Restoration & Rediscovery

Most circulating prints derive from a 16 mm duplicate struck in the late 1940s; the original 35 mm negative is, as of this writing, classified “lost, presumed vinegar.” Yet the grain, the shiver of emulsion cracks, even the occasional cue-mark burn-through—they all conspire to heighten the film’s fragility, mirroring the hero’s own tenuous grip on respectability. Recent 2K scans by the European Film Gateway have stabilized frame flutter without digital scrubbing; the result is a Goldilocks restoration: clean enough to avoid headache, filthy enough to keep soul.

Why It Matters in 2024

We live, after all, in an age where parenthood is both Instagram prop and political battleground. Oh, Daddy! strips the subject to its anarchic core: a stranger foists upon you a squalling bundle of need—and society dares you to decline. The infant is immigrant, indictment, and inheritance rolled into one. That the film resolves in a courthouse flooded with sentiment rather than jurisprudence feels less like cop-out and more like communal wish-fulfillment, a Jazz-Age balm against the Red Scare brewing offshore.
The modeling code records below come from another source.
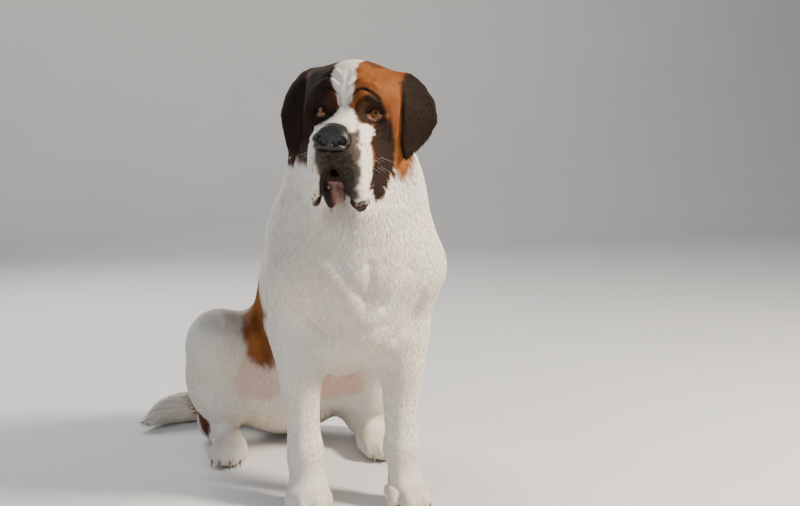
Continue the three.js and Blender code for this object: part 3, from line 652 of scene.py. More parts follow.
def edge_of(value, middle, half, soft):
    """1 within half of the middle, falling to 0 beyond."""
    return 1 - step(np.abs(value - middle), half - soft, half + soft)


def mouth_parts(h):
    """How near each point is to the lips, and to the chin between them."""
    lips = np.full(len(h), 99.0)
    mirrored_h = h * np.array([-1, 1, 1])
    for line in (LIP_RIM, LIP_ROLL[:3]):
        line = smooth_line(line, 16)
        lips = np.minimum(lips, np.minimum(away_from_line(h, line), away_from_line(mirrored_h, line)))
    knobs = np.minimum(
        away_from_line(h, smooth_line(RIGHT_LOWER_LIP, 8)), away_from_line(h, smooth_line(LEFT_LOWER_LIP, 8))
    )
    return lips, knobs, away_from_line(h, smooth_line(CHIN, 8))


UNDER_LEFT_EAR = ((96, 58, -92), (42, 52, 44))


def face_marks(h):
    """Brown, dark (with a painted shade inside the mouth), pink, a painted shade under the throat and
    wetness on the head.
    """
    x, y, z = h.T
    wobble = 4 * noise(h, 16) + 2.5 * noise(h + 90, 5)
    fine = noise(h, 4.2) + 0.5 * noise(h + 7, 2.1)

    blaze_half = np.interp(z, (-30, -12, 12, 40, 72, 100), (60, 30, 10, 16, 25, 21))
    blaze_middle = np.interp(z, (-20, 10, 40, 80), (1, 2, -3, -8))
    blaze = edge_of(x + wobble, blaze_middle, blaze_half, 3) * (1 - step(y, 70, 110))
    side_edge = np.interp(z, (-160, -60, -20), (-62, -54, -44))
    muzzle = 1 - step(y + wobble + 0.16 * np.abs(x), side_edge - 5, side_edge + 5)
    muzzle *= 1 - step(z + wobble, -22, -8)
    muzzle_half = np.interp(z, (-160, -62, -46, -30, -14), (67, 64, 56, 41, 28))
    muzzle *= edge_of(x + 0.4 * wobble, 1, muzzle_half, 3)
    white = np.maximum(blaze, muzzle)
    collar = step(y + 0.5 * z + wobble, 116, 134)
    colour = (1 - white) * (1 - collar)
    colour *= 1 - step(-z + wobble, 96, 116) * (x < 0) * (y > -60)

    brown = np.maximum(colour, patch(h, *UNDER_LEFT_EAR))
    socket = patch(h, (44, -14, 6), (33, 40, 34))
    cheek = np.maximum(patch(h, (66, -6, -66), (25, 60, 62)), patch(h, (72, -16, -118), (25, 60, 54)))
    dark = np.maximum(socket * 0.96, cheek * 0.975)
    right_face = patch(h, (-66, 0, -30), (60, 96, 112))
    right_brow = patch(h, (-40, -10, 40), (44, 60, 44)) * 0.93
    crown = patch(h, (-34, 60, 66), (60, 84, 44)) * 0.87
    left_crown = patch(h, (30, 84, 84), (44, 60, 24)) * 0.6
    dark = np.maximum.reduce([dark, right_face * 0.975, right_brow, crown, left_crown]) * colour
    for side in (1, -1):
        arch = away_from_line(h[:, [0, 2]], smooth_line([(a * side, b) for a, b in BROW_ARCH], 12))
        line = (1 - step(arch + 0.3 * wobble, 2.2, 5.5)) * (y < 20)
        dark = np.maximum(dark, line * 0.98 * (1 - white))
        tan_lid = patch(h, (27 * side, -26, 22), (13, 24, 16), soft=0.5) * 0.22
        dark = dark * (1 - tan_lid * (1 - line))
    dark *= 0.97 + 0.03 * step(fine, -0.3, 0.5)
    ear = np.zeros(len(h))
    for side, line in EAR_EDGES.items():
        edge_x, edge_z = np.array(line[::-1]).T
        beyond_edge = x * side - np.interp(z, edge_z, edge_x * side)
        ear = np.maximum(ear, step(beyond_edge + 0.2 * wobble, -1.5, 2.5) * step(z, -128, -112))
    dark = dark * (1 - ear) + ear * (0.955 + 0.03 * step(fine, -0.3, 0.5))
    brown = np.maximum(brown, ear)

    lips, knobs, chin = mouth_parts(h)
    mask_middle = np.interp(z, (-150, -100, -60, -36), (8, 11, 9, 3))
    mask_half = np.interp(z, (-165, -150, -108, -85, -62, -34), (28, 36, 41, 41, 41, 42))
    mask = edge_of(x + wobble * 1.1, mask_middle, mask_half, 5)
    mask *= 1 - step(y, -80, -66)
    mask *= step(-z + 0.5 * wobble, 20, 28)
    grizzle = 0.92 + 0.06 * step(fine, -0.5, 0.4)
    grizzle -= 0.1 * step(np.abs(x - mask_middle), mask_half * 0.55, mask_half)
    dark = np.maximum(dark, mask * grizzle)
    brown = np.maximum(brown, mask * 0.45)
    freckled = edge_of(x, mask_middle, mask_half + 20, 8) * step(noise(h + 31, 4.4), 0.56, 0.72)
    freckled *= (y < -34) * (z < -40)
    dark = np.maximum(dark, freckled * 0.5)
    brown = np.maximum(brown, freckled * 0.5)

    # Painted shade: the inside of the mouth is coloured near-black for the shade that fills it.
    shaded_mouth = (np.abs(x) < 20) & (z < -92) & (z > -128) & (y < -60) & (y > -112)
    dark = np.where(shaded_mouth, 0.9, dark)
    brown = np.where(shaded_mouth, 1.0, brown)
    on_chin = (1 - step(chin, 16, 20)) * (z < -122)
    chin_dark = (0.74 + 0.18 * step(fine, 0, 0.6)) * (1 - 0.4 * step(-z, 150, 172))
    dark = dark * (1 - on_chin) + on_chin * chin_dark
    brown = brown * (1 - on_chin) + on_chin * 0.35
    rim = np.maximum(1 - step(lips + wobble * 0.4, 4.5, 8), 1 - step(knobs, 11.5, 14))
    dark = np.maximum(dark, rim * 0.97)
    brown = np.maximum(brown, rim)

    haw = np.zeros(len(h))
    lash = np.zeros(len(h))
    for side in (1, -1):
        _, radius, to_upper, to_lower, inside = around_eye(h, side)
        at_lid = radius < 18.5
        lash = np.maximum(lash, (1 - step(np.abs(inside), 2.5, 5)) * at_lid)
        shown = (to_lower < HAW_WIDTH + 2) & (inside > -3) & (to_upper > 1.5) & at_lid
        haw = np.maximum(haw, step(to_lower, -1.6, -0.4) * shown)
    dark = np.maximum(dark, lash * 0.97) * (1 - haw)
    brown = np.maximum(brown, lash) * (1 - haw)
    # Painted shade: a grey-brown patch under the chin, where the throat lies in shadow.
    throat_shade = 0.4 * patch(h, (0, -30, -196), (40, 60, 30))
    wet = np.maximum.reduce([rim, haw, lash * 0.4, shaded_mouth * 0.8])
    return brown, dark, haw * 0.9 + on_chin * 0.2, throat_shade, wet


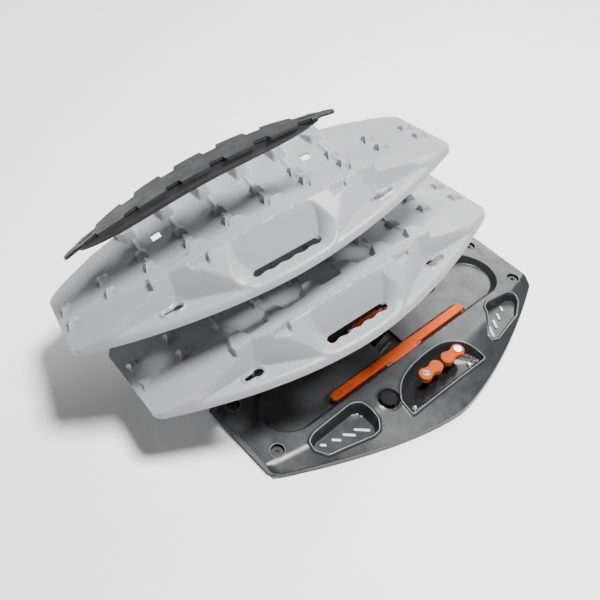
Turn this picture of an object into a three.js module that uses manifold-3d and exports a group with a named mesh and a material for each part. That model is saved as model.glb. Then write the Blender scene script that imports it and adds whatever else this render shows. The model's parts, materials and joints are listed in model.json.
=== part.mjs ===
// Tire traction mat kit: two nesting traction boards and a slim top plate, fanned out above
// the carrier base they lock onto.  Millimetres, +Z up, origin on the ground under the base.
import * as THREE from 'three';
import Module from 'manifold-3d';
import { mergeVertices } from 'three/addons/utils/BufferGeometryUtils.js';

const wasm = await Module();
wasm.setup();

// ---- shared sizes -----------------------------------------------------------------------
const HALF_LENGTH = 360; // boards and base
const GAP = 0.3; // clearance between touching pieces
const THROUGH = { low: -120, high: 100 }; // reach of a cut that goes right through

// ---- traction board ---------------------------------------------------------------------
const BOARD_END_HALF = 92;
const BOARD_BULGE = 102;
const BOARD_RIM_POWER = 1.83;
const BOARD_WALL = 5;
const RIM_DROP = 5;
const LIP_WIDTH = 12;
const LIP_RISE = 16;
const SHOULDER_SLOPE = 1.1;
const CREST_HEIGHT = 68;
const CREST_FALL = 50;
const CREST_END_X = 206;
const RAMP_TOP = 40;
const CREST_Y = 98;
const TOOTH_TIP_Y = 73;
const TOOTH_PITCH = 75;
const TOOTH_STATIONS = [-2.5, -1.5, -0.5, 0.5, 1.5, 2.5];
const TOOTH_TIP_HALF = 9;
const TOOTH_ROOT_HALF = 19;
const LANE_FLOOR = 35;
const LANE_FALL = 30;
const LANE_BOWL = 14;
const FLANGE_HEIGHT = 6;
const HANDLE_TOP_Y = 129;
const HANDLE_FLOOR = { half: 68, y: 150, flare: 0.95 };
const POCKET = { inner: 173, topY: 110, floorY: 121, lean: 1.12, from: 150 };
const WALL_RUN = 4; // run of the steep walls between the lane and the crest
const ROW_SHARES = { tip: 0.5, tipWall: 0.56, crest: 0.66, crestWall: 0.72, top: 0.8, floor: 0.88 };
const END_COLUMNS = [228, 266, 308, HALF_LENGTH];
const GRIP_SLOT = { half: 63, y: 157, width: 18 };
const KEYHOLE = { x: 190, y: 132, big: 7.5, small: 4.5, reach: 14, tailShift: 8 };
const LANE_HOLE = { xs: [-150, 150], y: 50, size: 17 };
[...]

Scene to Study: The Perambulator Avalanche

Midway, Lyons commandeers a baby carriage for a shortcut across a slanted park path. Gravity, ever the socialist, redistributes opportunity: the carriage rolls downhill, multiplies—thanks to a parked nanny-queue—into a battalion of runaway prams. The stunt choreography anticipates Buster Keaton’s Seven Chances avalanche by four years, yet Lyons injects a human tremor: he sprints after each cart, arms windmilling, mouth agape in a silent scream that could curdle milk. Single-take clarity, no rear projection, no under-cranked cheat. It’s perilous ballet, and the knowledge that safety regulations were nil makes every frame fizz with live-wire danger.
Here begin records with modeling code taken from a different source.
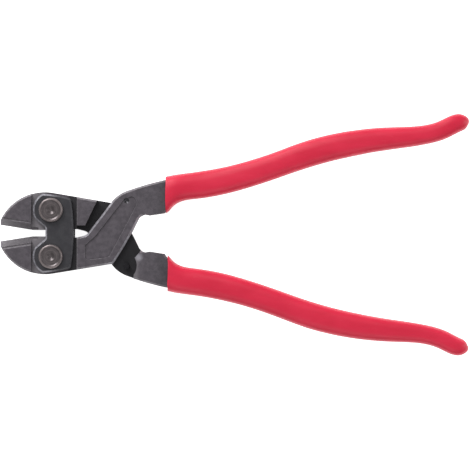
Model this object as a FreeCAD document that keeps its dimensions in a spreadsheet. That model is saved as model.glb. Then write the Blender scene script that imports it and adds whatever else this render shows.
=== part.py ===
"""Compact bolt cutters with dipped handles, as a parametric assembly in millimetres.

Two identical forgings cross over in a half lap.  Each one is a jaw, a hub and, on the other
side of the centre line, a handle.  Each hub turns on a pivot bolt of its own, and two link
plates hold the two bolts 25 mm apart.  Under the plates a round-nosed tooth on one hub sits
in a fork on the other, so that both levers open by the same angle.

The tool lies flat: +X runs from the jaws to the handles, +Z is the tool's thickness.  The
lever outlines are drawn about the point midway between the pivots, and every piece is then
placed so that the origin is under the centre of the whole tool, on the surface it lies on.
"""
import FreeCAD, Part
import math
import os
import Sketcher
from FreeCAD import Placement, Rotation, Vector

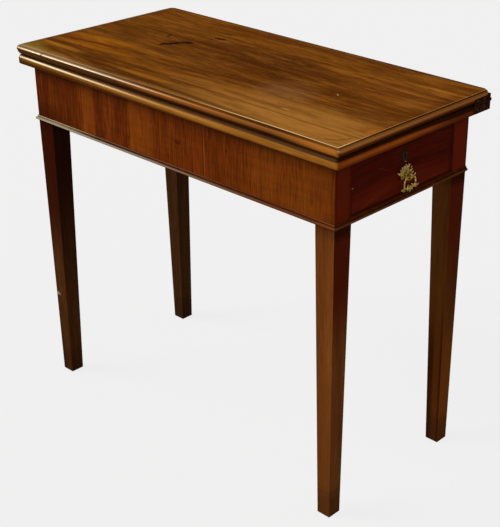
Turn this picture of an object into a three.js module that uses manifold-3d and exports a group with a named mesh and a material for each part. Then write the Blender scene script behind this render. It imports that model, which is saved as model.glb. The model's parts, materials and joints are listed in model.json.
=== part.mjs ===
import * as THREE from 'three';
import { mergeVertices } from 'three/addons/utils/BufferGeometryUtils.js';
import Module from 'manifold-3d';

// A fold-over tea table in mahogany, closed. The upper leaf folds back on two
// edge hinges, a gate leg swings out behind to carry it, and a drawer with a
// lock and a drop handle slides out of the right end.
// Millimetres, +Z up, front towards -Y, drawer end towards +X.

const wasm = await Module();
wasm.setup();

// Whole table, closed
const topLength = 840;
const topDepth = 411;
const tableHeight = 730;
const leafThickness = 17.6;
const leafGap = 0.3;

// Fits shared by all pieces
const seatGap = 0.3;
const overrun = 4;

// Edge moulding of the leaves, measured inwards from the widest line
const frontLeftCornerRadius = 16;
const frontRightCornerRadius = 8;
const upperBackCornerRadius = 18;
const lowerBackCornerRadius = 5;
const backEdgeRounding = 2.5;
const surfaceInset = 6.5;
const quirkDepth = 1.7;
const shoulderInset = 3;
const shoulderHeight = 3;
const undercutInset = 10;
const lowerEdgeInset = 2;
const lowerRoundHeight = 8;
const lowerRoundInset = 10.5;
const lowerEaseInset = 2.6;
const lowerEaseHeight = 0.8;

// Edge hinges of the leaves
const hingePlateLength = 52;
const hingeUpperPlateHeight = 11;
const hingePlateThickness = 8.4;
const hingeInset = 2.2;
const hingeEyeRadius = 3.2;
const hingePinRadius = 1.2;
const hingeAxisSetback = 0.2;
const hingeScrewHeadRadius = 3;
const hingeScrewShankRadius = 1.5;
const hingeScrewHeadDepth = 1.8;
const hingeScrewLength = 16;
const hingeScrewPlaceShares = [0.36, 0.76];

// Frieze under the top
const endOverhang = 27.5;
const frontOverhang = 25;
const backOverhang = 26;
const friezeHeight = 116.8;
const railThickness = 20;
const veneerThickness = 1.2;
const tenonThickness = 8;
const tenonLength = 24;
const tenonShoulder = 14;

// Legs
const legWidth = 42;
const footWidth = 28.6;
const footInset = 2.3;
const footChamfer = 0.4;

// Gate: rail with a wooden knuckle joint, and its leg
const gateRailThickness = 20;
const gatePivotOffset = 40;
const knuckleCount = 5;
const knuckleShoulder = 1;
const knucklePinRadius = 3;
const gateTopGap = 0.8;

// Bead moulding round the foot of the frieze
const beadProjection = 5;
const beadBase = 0.9;
const beadHeight = 6.8;
const reedProjection = 2;
const reedHeight = 2.8;
const mitreGap = 0.45;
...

What Critics Missed Then—and Now

Contemporary trade sheets dismissed the film as “program filler,” lumping it among the weekly one-reelers cranked out like diner coffee. Yet they overlooked how economically it weaponizes point-of-view. Notice the insert shot from inside the basket: Lyons’s worried face looming overhead like a jittery moon. The camera literally infantilizes the viewer, forcing empathy through perspective. That’s grammar-school psychodrama, folks, masquerading as slapstick.
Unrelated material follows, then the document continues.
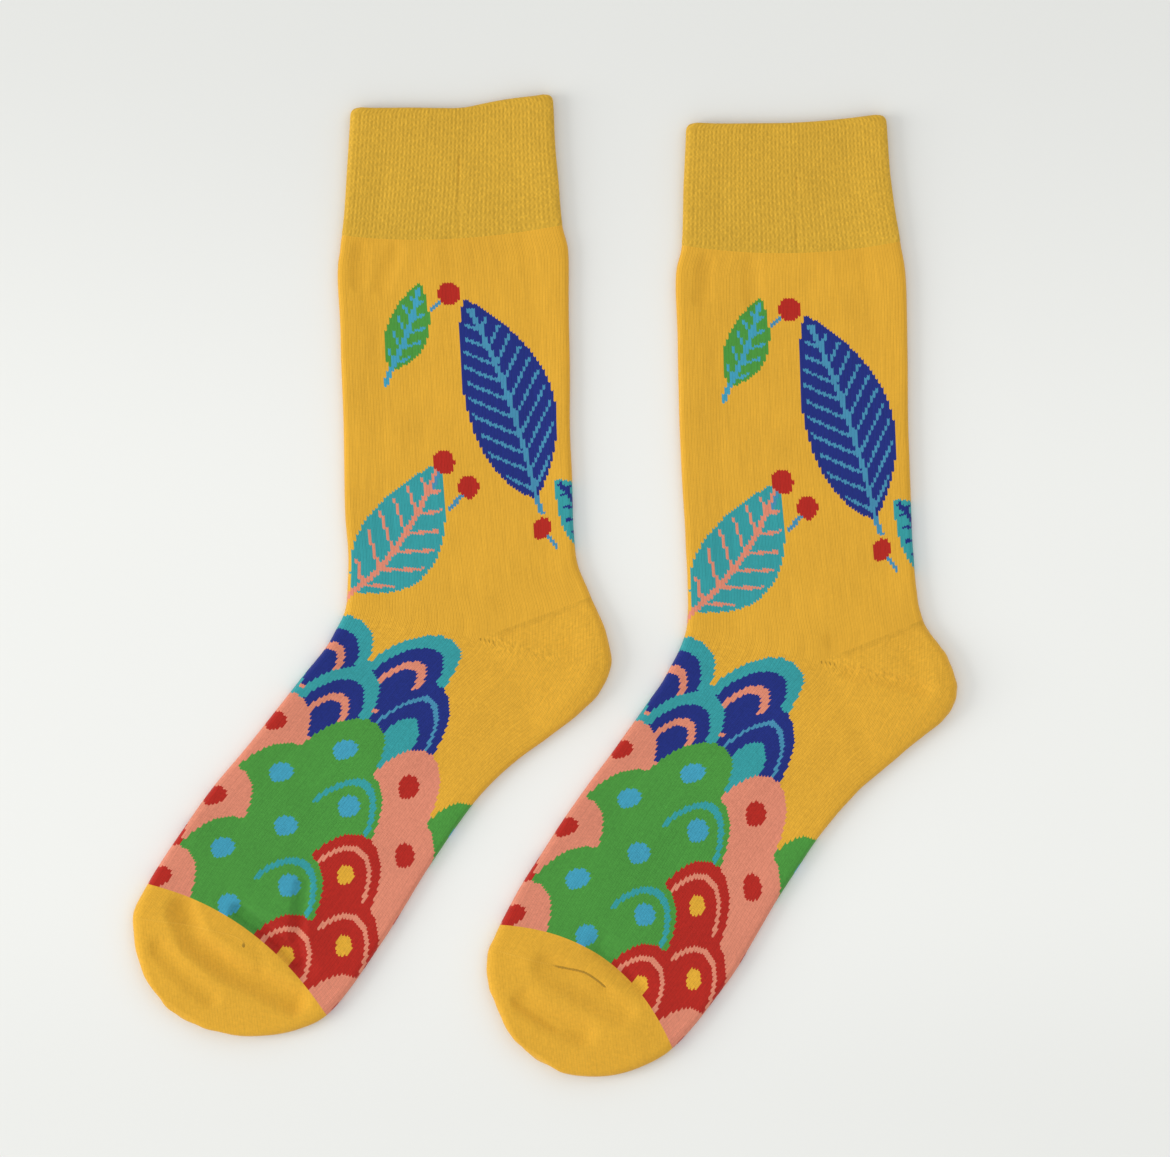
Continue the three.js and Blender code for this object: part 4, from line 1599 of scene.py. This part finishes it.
    def declare(self, with_pieces: tuple[bpy.types.Object, ...]) -> None:
        """Attaches the piece to the root body and hides the CAD part that it stands for.

        Args:
            with_pieces: the seams sewn on it; not used.
        """
        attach(self.piece, "root")
        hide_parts(self.name)


class Cuff(KnittedPiece):
    """The turned, double cuff with real ribs and a rounded mouth."""

    PITCH = 1.05  # millimetres per course
    CORNER = 3.0  # radius of the mouth's corners in the plan
    MOUTH_ROWS = (0.0, 0.25, 0.6, 1.1, 1.8, 2.6)  # closer rows at the mouth, in millimetres
    FIRST_ROW = 3.5  # where the even rows start
    RIB_ENDS = (0.03, 0.025)  # shares of the length over which the ribs rise and fall
    RIB_POWER = 0.45  # below 1 the ribs are round and the gaps between them narrow

    @property
    def length(self) -> float:
        """Length of the cuff in millimetres."""
        return self.courses * self.PITCH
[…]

Quotable Intertitles—Even if You Can’t Quote Them Out Loud

“A man’s collar may be starched, but destiny prefers the wrinkled version.”
“Morality is just gossip that’s found its Sunday shoes.”

These cards flash past in seconds, yet their aphoristic snap rivals Wilde for cocktail retort potential. Screenwriter anonymity (credits simply list “Writers: —”) only amplifies their mythic punch; they feel excavated rather than authored.

Collector’s Corner: Where to Snag a Watchable Copy

Arthouse labels have yet to bless Oh, Daddy! with a spine-numbered release; your best bets are gray-market torrents seeded by university archives or the occasional 35 mm screening at Pordenone. Keep nostrils alert for a rumored upcoming Blu from Kino’s “Slapstick Emporium” line—licensing has been murmured on forums, though no street date materializes. Till then, YouTube hosts a 480p rip with Russian intertitles; switch on auto-translate and pretend it’s avant-garde poetry.

Final Projection

Great art plants a stake between your ribs and wiggles; minor art tickles and evaporates. Oh, Daddy! somehow does both, a slight reel that lingers like an unpaid debt. You will leave humming the image of a grown man trying to swaddle chaos in a receiving blanket, and you’ll never again hear a doorbell without expecting a wicker basket. In the merciless churn of cinema history, that’s immortality of a sort—even if the title card itself is too shy to spell out the exclamation mark.